The Fiscal Year (FY) in Birmingham begins on July 1 and ends on June 30, and here is the number of police officers in the city from FY2017 through FY2023
FY2017: 749
FY2018: 747
FY2019: 743
FY2020: 743
FY2021: 738
FY2022: 738
FY2023: 726
There are those who don’t believe more police is the answer. Kathryn Morgan, a professor of Criminal Justice and African American Studies at the University of Alabama at Birmingham (UAB), is one.
“Police can’t do it all by themselves,” she said. “Putting more police on the streets has been tried historically in other places, and that hasn’t always worked. It just it creates a problem between the community and the police department because [people ask], ‘Why are you always in our neighborhood?’”
She added, “There’s a lot of police activity to clean up one neighborhood, and the problem is that the criminals just go to the next neighborhood. So again, it’s just more complicated than just saying, ‘Let’s do this. Let’s just try this.’ We’ve got a lot of people out doing things, like ministers who do prayer walks. …[That] is fine, but you also need policies.”
Jarralynne Agee, provost and senior vice president of academic affairs at Miles College, knows how difficult it is to get every person, agency, and system to work together, especially on one goal such as stop the violence. Agee, who formerly worked as a civilian and social service professional, said violence reduction is “an aspirational goal, like world peace, curing cancer, or eradicating child hunger. We all want to work toward that, but achieving it takes an entire ecosystem.”
“I think the first step is to focus on individual gains,” she added. “Where we can make an impact in a neighborhood, a community, or even within a family is one way to have a profound and sustainable change in reducing violence.”
Often overlooked, Agee said, is the fact that people can be territorial about violence reduction.
“What might be a solution in one ZIP code might fail in another community. Let us support each other more by recognizing that solutions to build up society do not come from one source or another. It comes from far more collaborative action.”
What Can Be Done?
Agee and others agree that likely solutions will require the efforts of more than just one office, department, or agency.
“We think it’s the [responsibility] of the mayors, school systems, courts, or even police to stop or reduce crime,” said the provost. “Those factors are critical pieces in the puzzle that are often reactive and large-scale. Even the mayor, district attorney, and all the judges you know would tell you that true community transformation comes from within the community.”
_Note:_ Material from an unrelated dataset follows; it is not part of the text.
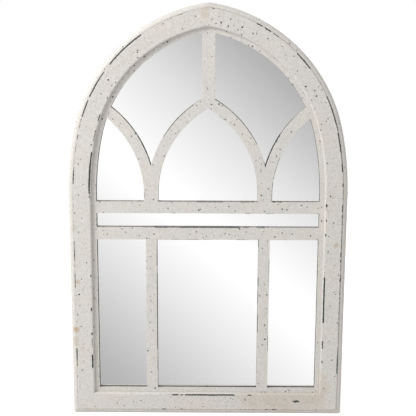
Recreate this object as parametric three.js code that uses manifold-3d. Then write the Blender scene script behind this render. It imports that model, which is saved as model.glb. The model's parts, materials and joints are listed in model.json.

UAB professor Morgan said, “I think one of the things that could happen, that should happen, is to create an opportunity for people living in these neighborhoods, to sit down at the table and talk about how they see their neighborhoods and how they propose to work through some of the issues.
“Some of the most successful programs [designed to] address issues in communities occur when community members sit down with officials, talk about what’s going on in their neighborhoods, and come up with problem-solving strategies.”
Last month, after a night of city violence when four people were killed in four hours, Woodfin issued a statement that said in part, “Our police will do everything possible to protect the public and investigate crime. … But each of us must ask the question: ‘What am I willing to do to change the situation?’ As a community, as families, as individuals, we must act responsibly and demand responsibility from those we influence and interact with in our daily lives.”
Birmingham Times staff writers Nicole S. Daniel and Ryan Michaels contributed to this article.